Posted by Dawn Isaac on 03 May 2011 at 01:38 PM

And so, at last the summer term begins. Well, OK, so it started last week, but two days of making bunting and dressing up followed by a four day weekend shouldn't really count (although, admittedly this will probably form the basis of my curriculum should I ever start my own educational establishment).

So now I can catch my breath and look back on Easter holiday garden highlights and by highlights I of course mean "things with which I was able to occupy the children for longer than ten minutes which didn't involve some sort of screen".

In reverse order, these were...

At number three - flower cutting

Now it's been photographed for the book, I was able to let the kids loose on our cutting garden. As expected their resultant bouquets embraced 'vibrancy' before 'subtlety'.

At number two - treasure hunts

My children are fans of clue-driven hunts - and they see no reason to limit this to the Easter Egg trails.  I simply write down a series of clues to lead them all around the garden until they find 'treasure' (or to be more exact, a couple of chocolate coins left over from Christmas).

Admittedly, it can start to get a little tiring thinking up clues ("I'm a climber and rhyme with hysteria") but in a joyous turn of events the children even started writing their own clues for each other.
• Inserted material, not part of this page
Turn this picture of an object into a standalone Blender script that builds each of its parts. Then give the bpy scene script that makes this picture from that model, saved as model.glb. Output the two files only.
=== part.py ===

Now if they could just learn to cook a well-balanced meal and use the washing machine my work here is done.

At number one - camping

It's alright, the earth hasn't spun off its axis. I still think, nay know, that camping is the devil's hobby, but I now at least see the point of tents. We bought a small, pop-up, two-man number in the sales at the end of last summer and it has been the children's outdoor base all holiday.

They've taken out toys and books, played games for hours on end and even, in one particularly Bohemian moment, serenaded me with a mouth organ recital whilst sitting cross legged and stark naked under canvas.

On a practical note, if you do buy a tent, do remember to move it to a new patch of lawn every 2-3 days to keep your grass in good nick. Also, try to go for 'subtle' rather than 'vibrant' in your tent colour palette unless you want it to dominate the garden.  Finally, please note, naked serenading, whilst 'adorable' on the very young, will be less appealing on anyone over 30.